**EXERCISE TASK**
Only one stretch of the data below should be repeated: the lines from the line containing "NODES = build()" through the line containing "obj.matrix_parent_inverse = Matrix.Identity(4)", inclusive, exactly as they are.

========================

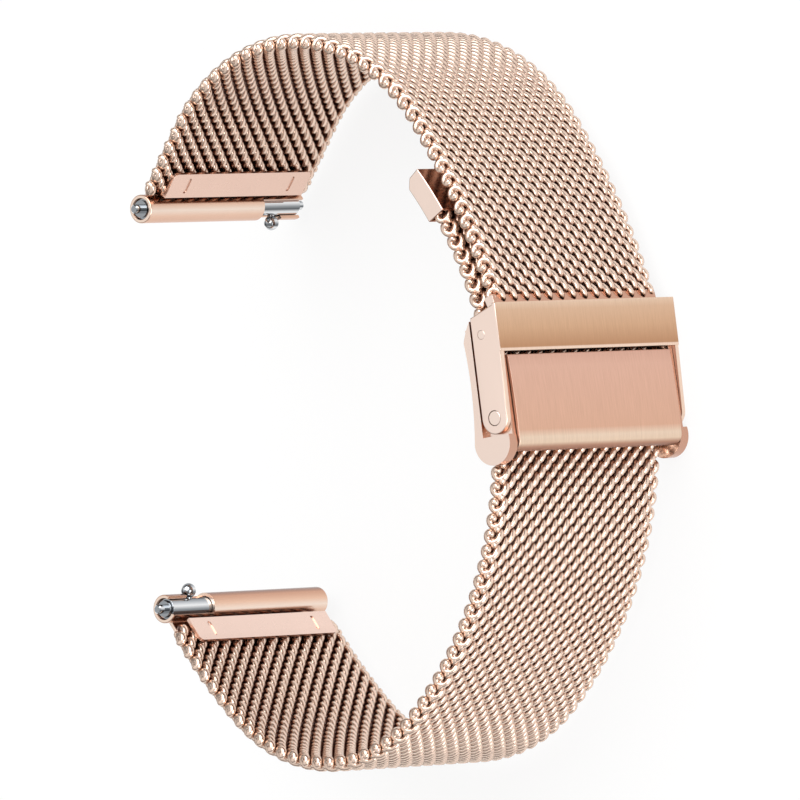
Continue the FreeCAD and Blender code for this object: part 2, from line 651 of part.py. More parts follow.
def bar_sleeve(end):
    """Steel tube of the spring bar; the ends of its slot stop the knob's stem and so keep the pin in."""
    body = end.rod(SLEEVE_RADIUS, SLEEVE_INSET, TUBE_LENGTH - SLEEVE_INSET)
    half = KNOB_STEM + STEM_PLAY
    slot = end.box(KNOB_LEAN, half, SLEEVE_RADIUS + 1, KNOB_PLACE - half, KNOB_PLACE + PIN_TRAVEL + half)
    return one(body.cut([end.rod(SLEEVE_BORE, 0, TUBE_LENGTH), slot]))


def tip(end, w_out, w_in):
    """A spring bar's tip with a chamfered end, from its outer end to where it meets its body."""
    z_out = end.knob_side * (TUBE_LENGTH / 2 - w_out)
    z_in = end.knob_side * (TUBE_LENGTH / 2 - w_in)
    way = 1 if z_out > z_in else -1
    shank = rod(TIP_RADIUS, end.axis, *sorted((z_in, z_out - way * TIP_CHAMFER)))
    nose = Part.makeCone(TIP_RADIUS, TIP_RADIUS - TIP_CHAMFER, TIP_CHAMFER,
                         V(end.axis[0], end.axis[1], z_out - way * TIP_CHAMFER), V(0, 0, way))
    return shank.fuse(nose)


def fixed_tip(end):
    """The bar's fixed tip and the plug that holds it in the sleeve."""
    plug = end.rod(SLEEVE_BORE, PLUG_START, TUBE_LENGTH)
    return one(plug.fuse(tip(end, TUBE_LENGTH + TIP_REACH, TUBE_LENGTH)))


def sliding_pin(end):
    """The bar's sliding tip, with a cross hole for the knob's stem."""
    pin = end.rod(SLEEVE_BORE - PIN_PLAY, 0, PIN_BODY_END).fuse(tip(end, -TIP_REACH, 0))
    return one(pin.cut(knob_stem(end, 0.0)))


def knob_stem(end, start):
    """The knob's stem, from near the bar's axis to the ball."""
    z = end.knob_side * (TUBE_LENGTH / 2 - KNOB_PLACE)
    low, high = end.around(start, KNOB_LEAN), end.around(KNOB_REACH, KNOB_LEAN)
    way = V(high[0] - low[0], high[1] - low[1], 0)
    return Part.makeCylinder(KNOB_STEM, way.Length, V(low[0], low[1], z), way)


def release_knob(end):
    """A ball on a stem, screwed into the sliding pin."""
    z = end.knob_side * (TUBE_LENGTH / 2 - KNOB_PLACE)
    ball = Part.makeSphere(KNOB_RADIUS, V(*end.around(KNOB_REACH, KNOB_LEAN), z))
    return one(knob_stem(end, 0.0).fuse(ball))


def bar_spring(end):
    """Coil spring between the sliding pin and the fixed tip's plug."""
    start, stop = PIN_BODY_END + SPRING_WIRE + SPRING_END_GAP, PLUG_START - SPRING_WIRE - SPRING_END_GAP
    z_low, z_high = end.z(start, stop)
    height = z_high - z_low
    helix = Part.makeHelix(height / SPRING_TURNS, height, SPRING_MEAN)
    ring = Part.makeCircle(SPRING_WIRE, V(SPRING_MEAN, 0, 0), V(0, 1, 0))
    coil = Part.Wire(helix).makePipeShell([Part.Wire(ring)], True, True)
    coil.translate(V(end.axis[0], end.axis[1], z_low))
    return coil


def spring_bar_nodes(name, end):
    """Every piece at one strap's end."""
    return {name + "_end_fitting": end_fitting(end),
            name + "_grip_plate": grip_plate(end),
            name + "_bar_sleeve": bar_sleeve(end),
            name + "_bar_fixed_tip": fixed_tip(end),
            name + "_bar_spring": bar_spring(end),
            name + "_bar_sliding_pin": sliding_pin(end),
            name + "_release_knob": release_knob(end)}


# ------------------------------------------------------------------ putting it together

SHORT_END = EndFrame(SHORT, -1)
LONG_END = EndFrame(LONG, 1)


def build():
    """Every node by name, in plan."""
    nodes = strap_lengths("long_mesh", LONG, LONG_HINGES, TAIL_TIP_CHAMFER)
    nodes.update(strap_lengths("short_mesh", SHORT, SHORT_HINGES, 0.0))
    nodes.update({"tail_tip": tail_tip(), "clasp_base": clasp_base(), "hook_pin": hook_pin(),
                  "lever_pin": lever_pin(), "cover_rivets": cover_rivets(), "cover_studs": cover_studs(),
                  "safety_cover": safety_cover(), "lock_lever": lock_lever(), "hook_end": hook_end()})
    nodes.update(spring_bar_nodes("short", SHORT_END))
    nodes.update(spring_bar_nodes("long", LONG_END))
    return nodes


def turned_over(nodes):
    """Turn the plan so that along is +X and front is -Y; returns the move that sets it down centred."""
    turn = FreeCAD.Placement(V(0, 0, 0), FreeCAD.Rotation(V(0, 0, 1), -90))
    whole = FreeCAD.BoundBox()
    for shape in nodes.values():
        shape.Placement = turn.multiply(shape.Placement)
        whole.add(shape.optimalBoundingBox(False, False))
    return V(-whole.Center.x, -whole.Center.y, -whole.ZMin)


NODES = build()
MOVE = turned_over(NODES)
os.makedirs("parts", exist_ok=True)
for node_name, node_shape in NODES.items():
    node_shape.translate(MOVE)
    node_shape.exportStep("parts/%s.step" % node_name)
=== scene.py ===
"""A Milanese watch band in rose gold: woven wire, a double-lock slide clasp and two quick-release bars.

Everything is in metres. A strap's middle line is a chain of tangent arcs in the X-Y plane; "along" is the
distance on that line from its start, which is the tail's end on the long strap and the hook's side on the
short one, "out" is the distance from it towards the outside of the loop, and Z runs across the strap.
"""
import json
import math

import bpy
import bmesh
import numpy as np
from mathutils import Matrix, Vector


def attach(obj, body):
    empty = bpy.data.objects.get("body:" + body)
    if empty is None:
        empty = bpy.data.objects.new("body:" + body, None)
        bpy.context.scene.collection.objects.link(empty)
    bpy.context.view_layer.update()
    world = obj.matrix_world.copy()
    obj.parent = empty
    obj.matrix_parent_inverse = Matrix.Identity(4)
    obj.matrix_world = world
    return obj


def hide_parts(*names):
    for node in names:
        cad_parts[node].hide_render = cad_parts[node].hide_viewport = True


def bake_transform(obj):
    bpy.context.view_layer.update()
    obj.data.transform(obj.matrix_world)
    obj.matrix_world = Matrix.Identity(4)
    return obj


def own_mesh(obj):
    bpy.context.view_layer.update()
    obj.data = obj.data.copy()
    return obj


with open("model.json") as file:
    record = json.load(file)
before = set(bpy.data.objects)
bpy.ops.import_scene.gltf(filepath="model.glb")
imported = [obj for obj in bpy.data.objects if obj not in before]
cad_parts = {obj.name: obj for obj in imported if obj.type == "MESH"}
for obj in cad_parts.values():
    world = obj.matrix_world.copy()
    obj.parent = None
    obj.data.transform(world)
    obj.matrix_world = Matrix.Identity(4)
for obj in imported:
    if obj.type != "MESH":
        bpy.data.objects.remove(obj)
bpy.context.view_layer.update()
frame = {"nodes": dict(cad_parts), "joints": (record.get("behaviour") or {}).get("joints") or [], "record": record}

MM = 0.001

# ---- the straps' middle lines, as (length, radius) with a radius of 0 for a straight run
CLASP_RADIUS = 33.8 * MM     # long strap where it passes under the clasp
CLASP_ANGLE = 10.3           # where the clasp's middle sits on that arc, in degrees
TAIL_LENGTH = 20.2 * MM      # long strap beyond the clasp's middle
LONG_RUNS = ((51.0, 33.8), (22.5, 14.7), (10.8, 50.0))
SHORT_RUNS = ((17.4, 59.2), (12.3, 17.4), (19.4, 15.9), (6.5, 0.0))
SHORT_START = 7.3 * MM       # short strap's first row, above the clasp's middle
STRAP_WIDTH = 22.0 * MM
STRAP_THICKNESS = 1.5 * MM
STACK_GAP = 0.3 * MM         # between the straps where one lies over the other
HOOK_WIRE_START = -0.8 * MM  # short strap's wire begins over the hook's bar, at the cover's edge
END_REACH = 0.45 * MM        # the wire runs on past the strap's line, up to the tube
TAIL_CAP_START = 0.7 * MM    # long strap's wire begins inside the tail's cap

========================

**RESULT OF THIS EXERCISE**
NODES = build()
MOVE = turned_over(NODES)
os.makedirs("parts", exist_ok=True)
for node_name, node_shape in NODES.items():
    node_shape.translate(MOVE)
    node_shape.exportStep("parts/%s.step" % node_name)
=== scene.py ===
"""A Milanese watch band in rose gold: woven wire, a double-lock slide clasp and two quick-release bars.

Everything is in metres. A strap's middle line is a chain of tangent arcs in the X-Y plane; "along" is the
distance on that line from its start, which is the tail's end on the long strap and the hook's side on the
short one, "out" is the distance from it towards the outside of the loop, and Z runs across the strap.
"""
import json
import math

import bpy
import bmesh
import numpy as np
from mathutils import Matrix, Vector


def attach(obj, body):
    empty = bpy.data.objects.get("body:" + body)
    if empty is None:
        empty = bpy.data.objects.new("body:" + body, None)
        bpy.context.scene.collection.objects.link(empty)
    bpy.context.view_layer.update()
    world = obj.matrix_world.copy()
    obj.parent = empty
    obj.matrix_parent_inverse = Matrix.Identity(4)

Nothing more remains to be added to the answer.